Funding Feminist Groups Plays Crucial Role in Creating Social Change, Report Says
Published in Barron’s Penta | By Abby Schultz
Donors who want to further social change should step up funding for feminist movements and organizations by at least US$6 billion by 2026, according to a report published last month by the Bridgespan Group, a U.S.-based nonprofit that advises philanthropists globally, and Shake the Table, a project of the nonprofit Panorama Group, that seeks to bridge social justice movements with philanthropy.
In “Lighting the Way: The Power and Promise of Feminist Movements,” Bridgespan and Shake the Table argue feminist funds are necessary to “hold ground against the anti-gender movement and gain traction in shifting power.”
“The solution is in movements—organizations, networks, and leaders that are actually doing this work within communities, led by people who have faced multiple systems of oppression,” says Nidhi Sahni, head of U.S. advisory at Bridgespan and a co-author of the report. “Because they are cutting across systems, they aren't being resourced at the level they need to be.”
Feminist funds are proven, effective, on-the-ground resources with a track record of creating change, but they lack sufficient dollars and unrestricted support to allocate funds to where they are most needed, the report said. At the same time, 80% of wealthy donors surveyed by Bridgespan want to support organizations that are creating social change and are addressing racial and economic inequities, Sahni says.
Donors who want to support systemic social change tend to give to specific causes, such as education or healthcare, the researchers found. But data shows gender inequities are “hard-wired into every system, every society,” Sahni says.

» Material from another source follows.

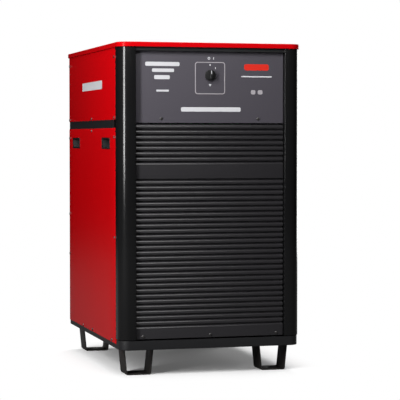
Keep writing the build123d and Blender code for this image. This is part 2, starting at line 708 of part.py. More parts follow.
# ---- Fans ----
frame_gap = 0.5
fan_rear_y = rear_skin_y - frame_gap
fan_front_y = fan_rear_y - fan_depth
stator_r = 36.0
stator_depth = 28.0
strut_width = 12.0
strut_depth = 6.0
hub_depth = 26.0
hub_start = 31.0              # front of the fan frame to the front of the hub
shaft_reach = 56.0
blade_chord = 38.0
blade_sheet = 3.0
blade_pitch = 34.0            # degrees to the plane of the fan
guard_ring_pitch = 22.0
guard_rings = [guard_ring_pitch * count for count in range(1, int(fan_bore_r / guard_ring_pitch) + 1)]
guard_rings.append(fan_bore_r + 10.0)
eyelet_r = 7.0
for name, x in fans:
    fan_plane = Plane(origin=(x, fan_front_y, fan_z), x_dir=(1, 0, 0), z_dir=(0, 1, 0))
    with BuildPart() as fan_frame:
        with BuildSketch(fan_plane):
            RectangleRounded(fan_size, fan_size, 16.0)
            Circle(fan_bore_r, mode=Mode.SUBTRACT)
            with GridLocations(2 * guard_screw, 2 * guard_screw, 2, 2):
                Circle(screw_hole_r, mode=Mode.SUBTRACT)
        extrude(amount=fan_depth)
        with BuildSketch(fan_plane):
            Circle(stator_r)
            with PolarLocations((stator_r + fan_bore_r) / 2, 4, start_angle=45):
                Rectangle(fan_bore_r - stator_r + 6.0, strut_width)
        extrude(amount=strut_depth)
        with BuildSketch(fan_plane):
            Circle(stator_r)
        extrude(amount=stator_depth)
        with BuildSketch(fan_plane):
            Circle(fan_shaft_r)
        extrude(amount=shaft_reach)
    write(fan_frame, f"fan_frame_{name}")

    hub_plane = fan_plane.offset(hub_start)
    with BuildPart() as fan_rotor:
        with Locations(hub_plane.offset(hub_depth / 2)):
            with PolarLocations((hub_r + fan_bore_r) / 2, fan_blades):
                Box(fan_bore_r - hub_r + 6.0, blade_chord, blade_sheet, rotation=(blade_pitch, 0, 0))
        with Locations(hub_plane.offset(hub_depth / 2)):
            Cylinder(fan_bore_r - fan_tip_gap, hub_depth, mode=Mode.INTERSECT)
        with BuildSketch(hub_plane):
            Circle(hub_r)
        extrude(amount=hub_depth)
        with BuildSketch(hub_plane):
            Circle(fan_shaft_r + shaft_running_gap)
        extrude(amount=hub_depth, mode=Mode.SUBTRACT)
    write(fan_rotor, f"fan_rotor_{name}")

    with BuildPart() as fan_guard:
        with BuildSketch(Plane(origin=(x, rear_y, fan_z), x_dir=(1, 0, 0), z_dir=(0, 1, 0))):
            for ring_r in sorted(guard_rings, reverse=True):
                Circle(ring_r + guard_wire / 2)
                Circle(ring_r - guard_wire / 2, mode=Mode.SUBTRACT)
            eyelet_reach = guard_screw * sqrt(2)
            spoke_start = guard_rings[0]
            with PolarLocations((spoke_start + eyelet_reach) / 2, 4, start_angle=45):
                Rectangle(eyelet_reach - spoke_start, guard_wire)
            with GridLocations(2 * guard_screw, 2 * guard_screw, 2, 2):
                Circle(eyelet_r)
                Circle(screw_hole_r, mode=Mode.SUBTRACT)
        extrude(amount=guard_wire)
    write(fan_guard, f"fan_guard_{name}")


# ---- Cable glands and sockets in the recess ----
def rear_axis(x, z):
    """A plane on the back wall of the recess, facing out of it."""
    return Plane(origin=(x, niche_back_y, z), x_dir=(1, 0, 0), z_dir=(0, 1, 0))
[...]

In natural disasters, including fires, floods, and hurricanes, for instance, “women are 14 times more likely to die than men,” she says. There are more examples of gender inequities throughout global healthcare, education, labor rights, and in areas affected by climate change, among others.
The report details how feminist funds—which refers to a range of movements, organizations, and donor collaboratives—have effectively cut across these silos. The funds include “organizations, leaders, and networks working together to change power structures that reinforce gender and other inequalities,” a definition the report authors took from Srilatha Batliwala, a womens’ rights advocate based in India.
Examples of successes include wins for reproductive rights by feminist organizations in Mexico, Argentina, and Ireland; state bans on nondisclosure agreements in sexual misconduct cases in the U.S. in the wake of the #MeToo movement; and strengthening of farmworker rights by major food companies in response to “decades of organizing” by the Coalition of Immokalee Workers, a worker-based human rights organization based in Immokalee, Fla.
Recently in Afghanistan, several organizations, including the New York-based international women’s human rights organization MADRE, the global feminist membership organization the Association for Women’s Rights in Development, and Dublin-based Frontline Defenders, were able to collect and send U.S. donations to feminist funds on the ground during the takeover by the Taliban in 2021.
MADRE, for instance, sent donated funds to women-led and women-focused partners in Afghanistan before the takeover to ensure they could survive through the initial crisis, and continues to collect and send funds.
Efforts such as these could be expanded if feminist organizations received more money, the report says.
“Ultimately what we need to do is change societal norms, and the dollars aren’t flowing,” says Debby Bielak, a co-author of the report and a Bridgepsan partner.
To arrive at the figure of US$6 billion by 2026, or US$1.5 billion a year, the report considered data from the Association for Women’s Rights in Development from 2019, which found that women’s funds give US$100 million annually to feminist movements. According to Bridgespan’s research, donor collaborative funds focused on gender equity have the ability to deploy 10 times more than that, or another US$900 million a year, according to the report.
At the same time, philanthropic foundations give US$600 million annually to feminist movements. “From what we can observe, those organizations can absorb twice that amount,” Bielak says.
That combined additional annual funding—US$900 million from donor women collaboratives and US$600 million from foundations—is a “floor” for what’s possible, she says. “What we know is there are so many opportunities for investment.”
The report offers the example of Amsterdam-based international feminist organization Mama Cash, which funds women’s, girls’, trans’, and intersex people’s movements globally. The group was only able to fund 15 of the more than 1,000 applications from new activist groups in 2021.
Given the potential within feminist organizations, Bridgespan and Shake the Table recommend donors make multi-year unrestricted grants because “the work of transforming systems [and] movement building is multi-year work,” Sahni says. “Restrictive, one-year grants don’t allow them to plan.”